> [Given instruction]:
Repeat, exactly and completely, the entries shown underneath.
-- -- --
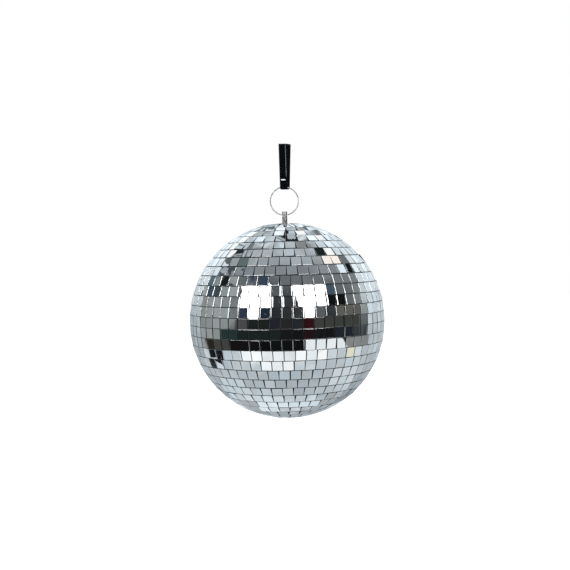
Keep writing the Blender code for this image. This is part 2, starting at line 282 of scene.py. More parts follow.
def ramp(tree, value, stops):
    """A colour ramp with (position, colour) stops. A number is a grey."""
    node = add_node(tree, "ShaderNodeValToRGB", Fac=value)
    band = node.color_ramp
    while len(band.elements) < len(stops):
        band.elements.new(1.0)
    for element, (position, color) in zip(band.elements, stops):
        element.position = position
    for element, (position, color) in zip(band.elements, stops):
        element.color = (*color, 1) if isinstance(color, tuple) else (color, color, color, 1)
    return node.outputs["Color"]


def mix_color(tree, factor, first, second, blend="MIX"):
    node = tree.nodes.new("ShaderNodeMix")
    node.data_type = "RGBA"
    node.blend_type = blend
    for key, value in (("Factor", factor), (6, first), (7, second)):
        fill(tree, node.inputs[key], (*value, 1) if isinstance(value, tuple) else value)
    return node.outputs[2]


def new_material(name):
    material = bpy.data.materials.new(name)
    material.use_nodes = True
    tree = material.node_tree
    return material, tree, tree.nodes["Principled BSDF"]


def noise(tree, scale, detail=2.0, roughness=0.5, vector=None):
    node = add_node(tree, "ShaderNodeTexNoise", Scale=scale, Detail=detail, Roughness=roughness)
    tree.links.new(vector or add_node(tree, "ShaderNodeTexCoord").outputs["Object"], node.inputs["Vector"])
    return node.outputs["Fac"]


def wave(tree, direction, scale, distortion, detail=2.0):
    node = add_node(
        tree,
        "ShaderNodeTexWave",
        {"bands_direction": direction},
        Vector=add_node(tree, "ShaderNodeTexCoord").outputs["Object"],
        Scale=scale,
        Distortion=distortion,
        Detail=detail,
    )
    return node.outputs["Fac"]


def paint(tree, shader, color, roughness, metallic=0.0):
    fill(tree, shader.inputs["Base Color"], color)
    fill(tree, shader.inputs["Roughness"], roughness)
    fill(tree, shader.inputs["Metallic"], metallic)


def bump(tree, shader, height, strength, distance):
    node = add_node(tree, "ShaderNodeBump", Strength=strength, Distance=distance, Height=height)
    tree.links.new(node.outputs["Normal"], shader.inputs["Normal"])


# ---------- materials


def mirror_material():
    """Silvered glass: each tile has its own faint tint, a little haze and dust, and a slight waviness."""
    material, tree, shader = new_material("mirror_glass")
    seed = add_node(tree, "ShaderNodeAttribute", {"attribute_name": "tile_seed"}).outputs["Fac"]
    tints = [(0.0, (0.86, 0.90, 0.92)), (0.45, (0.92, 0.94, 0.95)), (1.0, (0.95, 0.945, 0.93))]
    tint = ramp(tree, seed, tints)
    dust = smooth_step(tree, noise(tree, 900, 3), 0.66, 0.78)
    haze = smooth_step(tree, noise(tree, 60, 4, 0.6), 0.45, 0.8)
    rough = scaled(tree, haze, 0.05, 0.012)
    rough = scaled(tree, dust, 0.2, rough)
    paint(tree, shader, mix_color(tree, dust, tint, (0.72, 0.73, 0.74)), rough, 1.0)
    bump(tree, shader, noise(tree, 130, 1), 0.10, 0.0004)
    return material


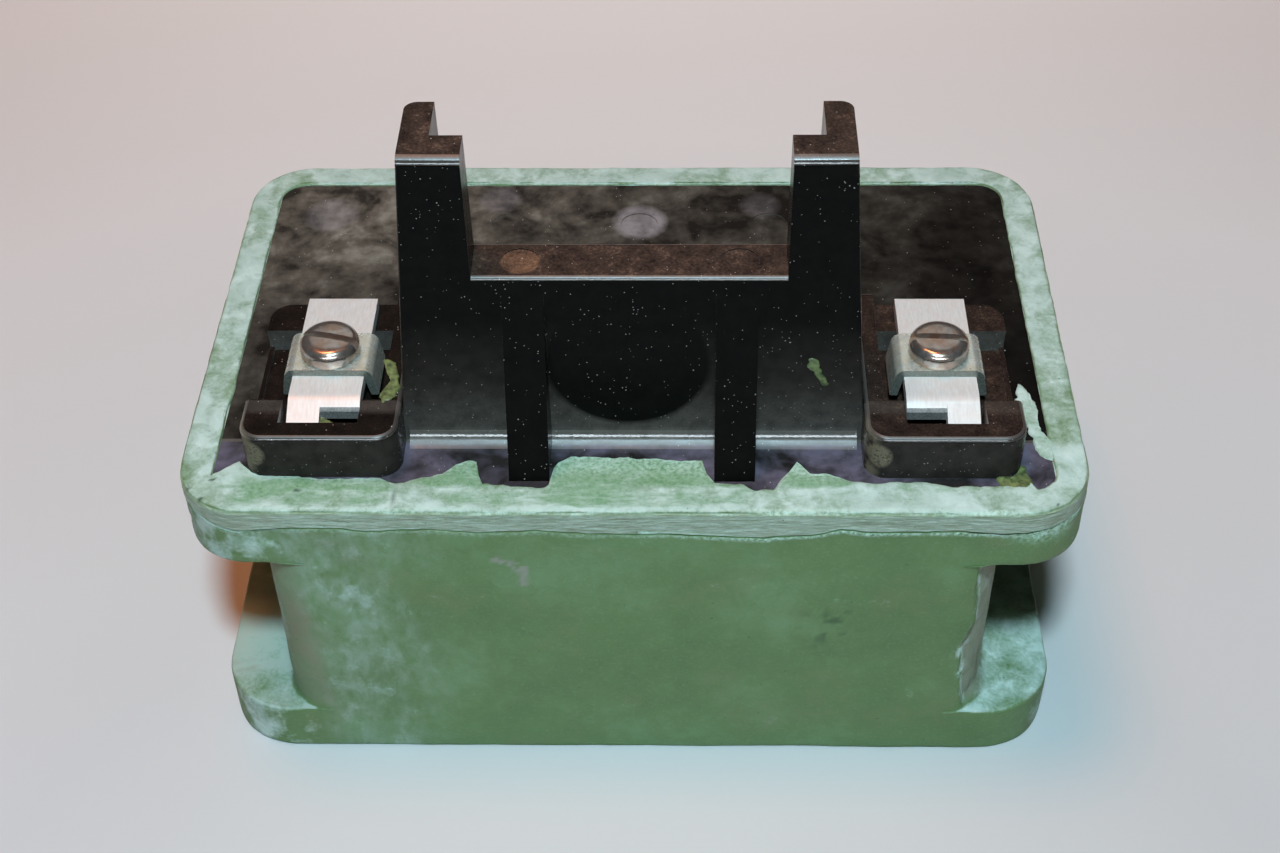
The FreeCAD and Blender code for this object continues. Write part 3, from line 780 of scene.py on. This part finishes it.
-- -- --
> [Result]:
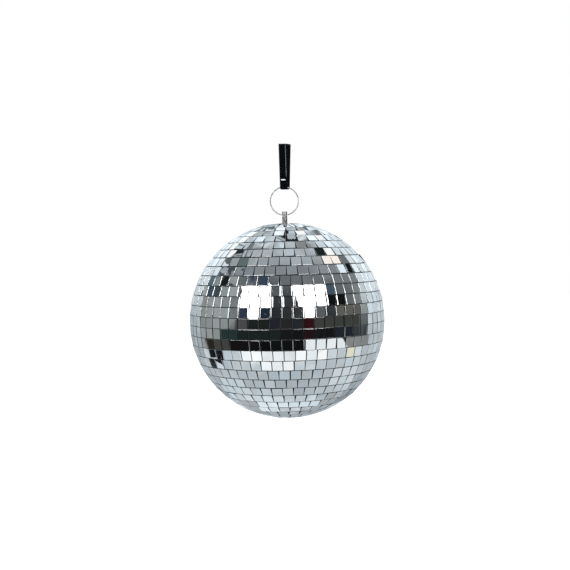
Keep writing the Blender code for this image. This is part 2, starting at line 282 of scene.py. More parts follow.
def ramp(tree, value, stops):
    """A colour ramp with (position, colour) stops. A number is a grey."""
    node = add_node(tree, "ShaderNodeValToRGB", Fac=value)
    band = node.color_ramp
    while len(band.elements) < len(stops):
        band.elements.new(1.0)
    for element, (position, color) in zip(band.elements, stops):
        element.position = position
    for element, (position, color) in zip(band.elements, stops):
        element.color = (*color, 1) if isinstance(color, tuple) else (color, color, color, 1)
    return node.outputs["Color"]


def mix_color(tree, factor, first, second, blend="MIX"):
    node = tree.nodes.new("ShaderNodeMix")
    node.data_type = "RGBA"
    node.blend_type = blend
    for key, value in (("Factor", factor), (6, first), (7, second)):
        fill(tree, node.inputs[key], (*value, 1) if isinstance(value, tuple) else value)
    return node.outputs[2]


def new_material(name):
    material = bpy.data.materials.new(name)
    material.use_nodes = True
    tree = material.node_tree
    return material, tree, tree.nodes["Principled BSDF"]


def noise(tree, scale, detail=2.0, roughness=0.5, vector=None):
    node = add_node(tree, "ShaderNodeTexNoise", Scale=scale, Detail=detail, Roughness=roughness)
    tree.links.new(vector or add_node(tree, "ShaderNodeTexCoord").outputs["Object"], node.inputs["Vector"])
    return node.outputs["Fac"]


def wave(tree, direction, scale, distortion, detail=2.0):
    node = add_node(
        tree,
        "ShaderNodeTexWave",
        {"bands_direction": direction},
        Vector=add_node(tree, "ShaderNodeTexCoord").outputs["Object"],
        Scale=scale,
        Distortion=distortion,
        Detail=detail,
    )
    return node.outputs["Fac"]


def paint(tree, shader, color, roughness, metallic=0.0):
    fill(tree, shader.inputs["Base Color"], color)
    fill(tree, shader.inputs["Roughness"], roughness)
    fill(tree, shader.inputs["Metallic"], metallic)


def bump(tree, shader, height, strength, distance):
    node = add_node(tree, "ShaderNodeBump", Strength=strength, Distance=distance, Height=height)
    tree.links.new(node.outputs["Normal"], shader.inputs["Normal"])


# ---------- materials


def mirror_material():
    """Silvered glass: each tile has its own faint tint, a little haze and dust, and a slight waviness."""
    material, tree, shader = new_material("mirror_glass")
    seed = add_node(tree, "ShaderNodeAttribute", {"attribute_name": "tile_seed"}).outputs["Fac"]
    tints = [(0.0, (0.86, 0.90, 0.92)), (0.45, (0.92, 0.94, 0.95)), (1.0, (0.95, 0.945, 0.93))]
    tint = ramp(tree, seed, tints)
    dust = smooth_step(tree, noise(tree, 900, 3), 0.66, 0.78)
    haze = smooth_step(tree, noise(tree, 60, 4, 0.6), 0.45, 0.8)
    rough = scaled(tree, haze, 0.05, 0.012)
    rough = scaled(tree, dust, 0.2, rough)
    paint(tree, shader, mix_color(tree, dust, tint, (0.72, 0.73, 0.74)), rough, 1.0)
    bump(tree, shader, noise(tree, 130, 1), 0.10, 0.0004)
    return material


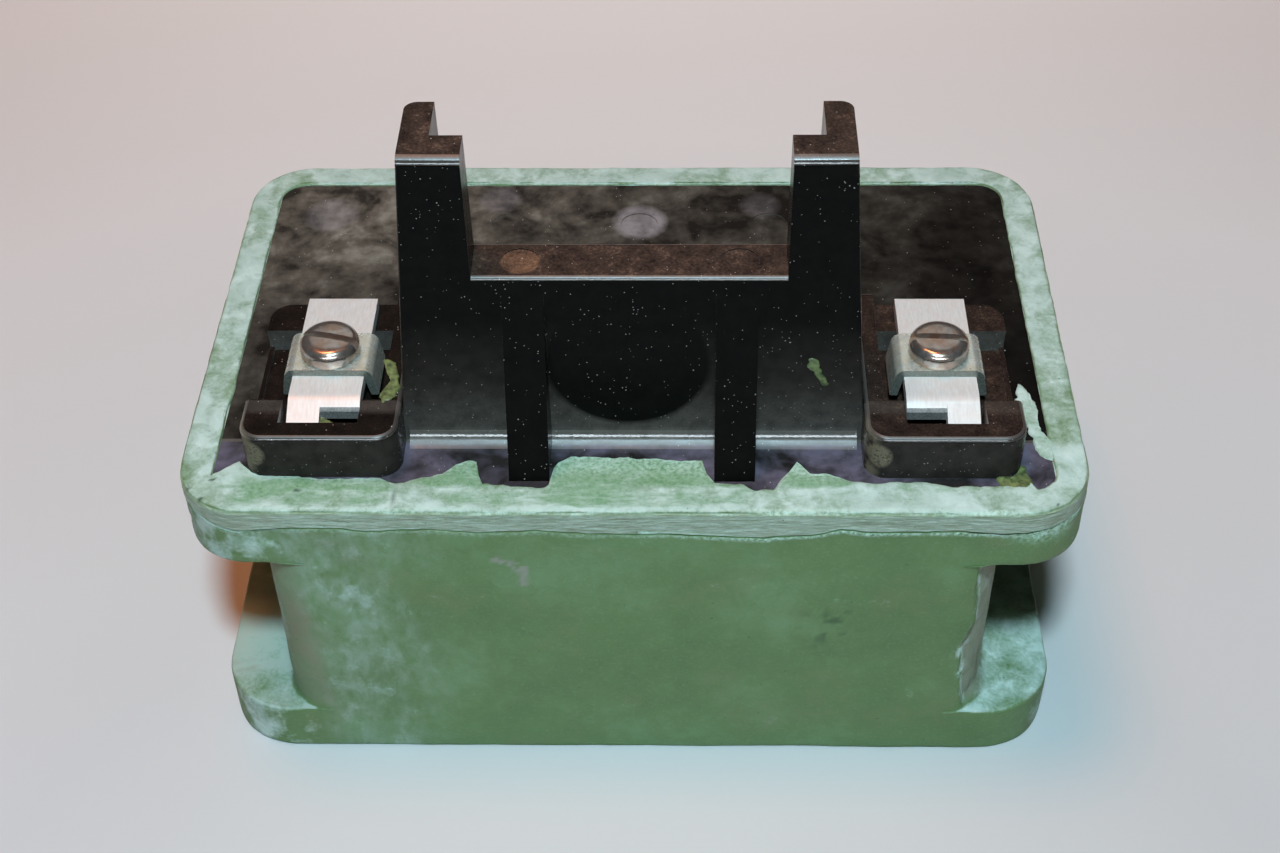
The FreeCAD and Blender code for this object continues. Write part 3, from line 780 of scene.py on. This part finishes it.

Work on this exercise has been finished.